If the interference level is not below the threshold value all of the time as decided in step 62, and if the mobile station has not scanned a predetermined maximum number of channels as decided in step 63, the mobile station scans another communications channel as in step 60.

If the mobile station has scanned a predetermined number of communications channels, step 63, and has not found an available communications channel where the interference level is below the threshold all of the time the mobile station communicates on a communications channel that has an interference level below the threshold the highest proportion of time as in step 72.

If the mobile station does not want to initiate communication as decided in step 66 the mobile station waits in idle mode a period of time as in step 68. After a maximum period of waiting time, step 70, the mobile station repeats steps 56, 58 and 59 to determine a new maximum threshold value.

Since the threshold value is dependent upon the density of transmissions and the density of transmissions does not remain constant it is a good idea to change the threshold value often. Thus an adjustable threshold value determines the best communications channel available to communicate during a particular time.

In an alternative embodiment of the present invention the C/I parameter may be converted to a bit error rate (BER) value. Since the present invention includes mobile stations that do not have the benefit of a system clock and thus the C/I varies sporadically, the (BER) would be an appropriate measure of selecting a communications channel. Similarly, the mobile station measures an interference signal level for a number of different frequencies and time slots for a period of time. If the C value is known then a BER value may be calculated for each interference signal level measured. Depending on the modulation method being employed there is a respective f(C/I) that calculates the BER. A communications channel that has an average BER over a period of time that is less than a predetermined BER threshold may be selected or the communications channel with the lowest BER may be selected. Similarly, the BER will increase as the density of transmissions increases, thus, the threshold value could be increased.

The C value could be measured on a signalling channel prior to selecting the traffic channel.

Thus, there is provided a method for selecting an available communications resource based on the variable threshold value for a direct mode mobile station that normally communicates in a system controlled TDMA communications system.

Claims (6)

Claims

1. A method for selecting an available communications resource for communication in a TDMA communications system including a plurality of mobile stations that communicate directly to one another without the benefit of infrastructure using the same coding scheme, modulation scheme, and channel definitions as a main TDMA communications system involving mobile to mobile communication via radio infrastructure, the method for communicating comprising the steps of: periodically monitoring at least one communication channel available in the TDMA system to find an adjustable threshold value dependent upon the level of interference present in the channel; and selecting a communications resource for communication based on the adjustable threshold value.

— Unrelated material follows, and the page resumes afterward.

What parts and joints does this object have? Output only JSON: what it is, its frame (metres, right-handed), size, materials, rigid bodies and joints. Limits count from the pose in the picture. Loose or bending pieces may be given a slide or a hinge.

2. The method of claim 1 wherein the step of monitoring is performed when the mobile station is in an idle mode of operation.

3. The method of claims 1 or 2 wherein the step of monitoring at least one communication channel further comprises the step of plotting a probability distribution level of interference.

4. The method of claims 1 or 2 wherein the step of monitoring at least one communication channel further comprises the step of calculating a Bit Error Rate estimate.

5. The method of any of the preceding claims further comprising the step of monitoring signals from a system controller of the TDMA communication system by the mobile station periodically monitoring the at least one communication channel.

6. A method for selecting an available communications resource for communication substantially as herein described with reference to FIG. 4 of the drawing.